The authors tackled the problem of low sample size in gene expression studies by developing a hierarchical random covariance model to estimate a common covariance matrix across 11 DLBCL datasets, resulting in improved performance over a pooled estimator in simulations and identification of novel prognostic gene networks.
The estimation of covariance matrices of gene expressions has many applications in cancer systems biology. Many gene expression studies, however, are hampered by low sample size and it has therefore become popular to increase sample size by collecting gene expression data across studies. Motivated by the traditional meta-analysis using random effects models, we present a hierarchical random covariance model and use it for the meta-analysis of gene correlation networks across 11 large-scale gene expression studies of diffuse large B-cell lymphoma (DLBCL). We suggest to use a maximum likelihood estimator for the underlying common covariance matrix and introduce an EM algorithm for estimation.
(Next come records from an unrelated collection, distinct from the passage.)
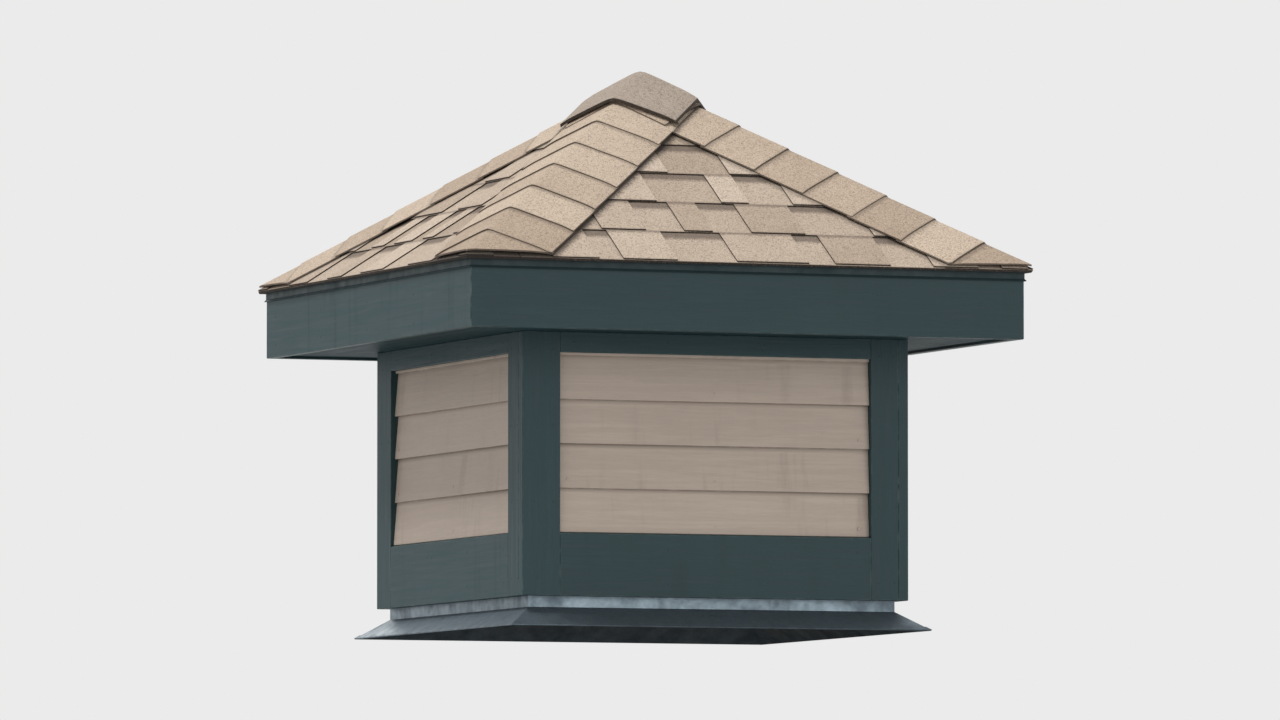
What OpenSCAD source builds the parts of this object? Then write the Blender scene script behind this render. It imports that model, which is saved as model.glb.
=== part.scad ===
// Square garage cupola: clapboard walls with painted trim under a shingled pyramid roof.
// It straddles the peak of a square hip roof, so its foot is cut to that roof's slope.
// Lengths are in millimetres. +Z is up, the front faces -Y, and the origin is the centre
// of the base, level with the lower edge of the apron flashing.

/* [Body] */
// Width over the corner boards, the same on all four sides
body_w = 914; // [780:1:1220]
// Height of the wall that shows between the skirt board and the soffit
wall_h = 438; // [320:1:700]
// Thickness of the corner, skirt and frieze boards
trim_t = 25; // [20:1:38]
// Width of a corner board on each face
corner_board_w = 89; // [60:1:140]
// Height of the skirt board
skirt_h = 140; // [90:1:235]
// Fall of the weathered top edge of the skirt board
skirt_bevel = 3; // [0:0.5:6]
// Height of the frieze board under the soffit
frieze_h = 45; // [30:1:90]

/* [Siding] */
// Height of each course of siding that shows
lap_exposure = 97; // [75:1:180]
// Thickness of a siding board
plank_t = 8; // [5:0.5:9]

/* [Wall frame] */
// Thickness of the plywood sheathing
sheathing_t = 12; // [9:0.5:19]
// Side of the square corner posts and top plates
stud = 38; // [30:1:64]

/* [Base] */
// Rise in 12 of the roof that the cupola stands on
main_pitch = 8; // [4:0.5:12]
// Height of the skirt board's lower edge over that roof, at the wall
skirt_gap = 25; // [12:1:50]
// Length of the flashing that lies down the roof
apron_leg = 76; // [50:1:150]
// Height of the flashing that stands against the wall
upstand_h = 100; // [75:1:125]
// Thickness of the flashing
flashing_t = 1.5; // [1:0.1:3]
// Width of the folded hem along the flashing's lower edge
hem_w = 12; // [8:1:20]

/* [Eaves] */
// Reach of the fascia's outer face beyond the corner boards
overhang = 195; // [120:1:330]
// Height of the fascia board on its outer face
fascia_h = 140; // [115:1:185]
// Thickness of the fascia board
fascia_t = 19; // [15:1:25]
// Thickness of the soffit
soffit_t = 9.5; // [6:0.5:15]
// Drop of the fascia below the soffit
soffit_lip = 6; // [2:1:15]

/* [Roof] */
// Rise in 12 of the cupola's own roof
roof_pitch = 8; // [6:0.5:10]
// Thickness of the plywood roof deck
deck_t = 12; // [9:0.5:19]
// Depth of a hip rafter
rafter_d = 89; // [60:1:100]
// Thickness of a hip rafter
rafter_t = 38; // [25:1:50]
// Height of the notch that seats a hip rafter on the wall
seat_cut = 15; // [8:1:25]

/* [Drip edge] */
// Thickness of the metal drip edge
drip_t = 1; // [0.6:0.1:2]
// Height of the drip edge over the deck's edge and the fascia
drip_leg = 26; // [20:1:40]
// Reach of the drip edge's lower lip from the fascia
drip_lip = 5; // [2:0.5:8]
// Width of the drip edge's flange on the deck
drip_flange = 50; // [30:1:70]

/* [Shingles] */
// Thickness of one layer of shingle
shingle_t = 4; // [2.5:0.5:6]
// Length of each course that shows
shingle_exposure = 130; // [100:1:160]
// Reach of the lowest course beyond the fascia
shingle_reach = 13; // [9:1:25]
// Width of the hip caps on each side of the hip
cap_w = 152; // [100:1:170]
// Length of the two caps that are folded over the peak, one across the other
peak_cap_l = 305; // [200:1:340]
// Thickness of the last of them, a heavier cap that stands proud of the runs
peak_cap_t = 8; // [5:0.5:12]

/* [Hidden] */
SIDES = ["front", "right", "back", "left"];
CORNERS = ["front_left", "front_right", "back_right", "back_left"];

// Paint, timber, metal and shingle colours
TRIM_GREEN = "#3f5a60";
SIDING_TAUPE = "#a39384";
BARE_WOOD = "#c9a877";
FLASHING_GREY = "#a9b4ba";
SHINGLE_TAN = "#b49a7e";
CAP_TAN = "#a88c70";

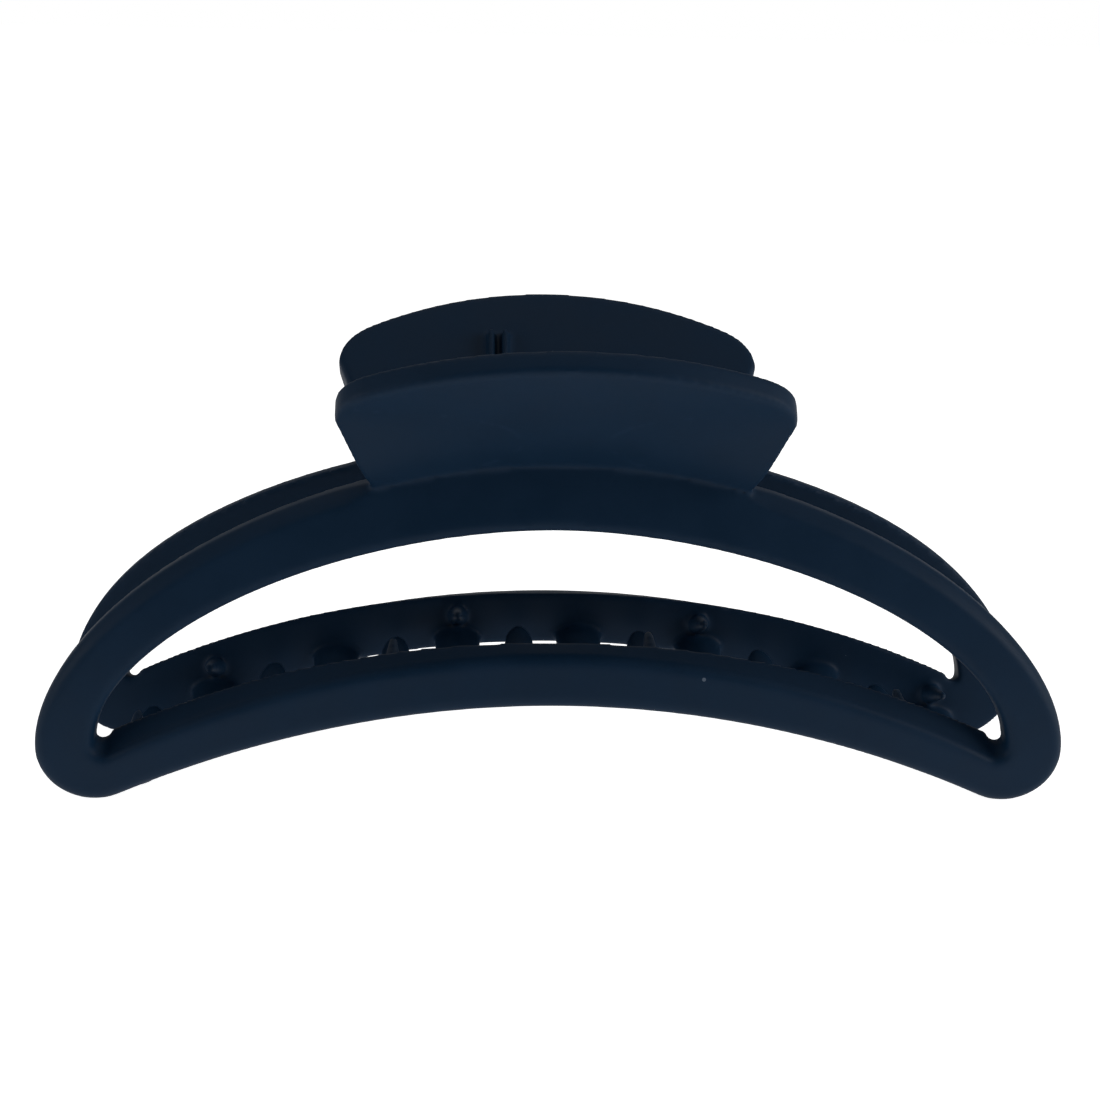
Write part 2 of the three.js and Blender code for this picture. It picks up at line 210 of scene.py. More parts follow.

By simulation experiments comparing the estimated covariance matrices by cophenetic correlation and Kullback-Leibler divergence the suggested estimator showed to perform better or not worse than a simple pooled estimator. In a posthoc analysis of the estimated common covariance matrix for the DLBCL data we were able to identify novel biologically meaningful gene correlation networks with eigengenes of prognostic value. In conclusion, the method seems to provide a generally applicable framework for meta-analysis, when multiple features are measured and believed to share a common covariance matrix obscured by study dependent noise.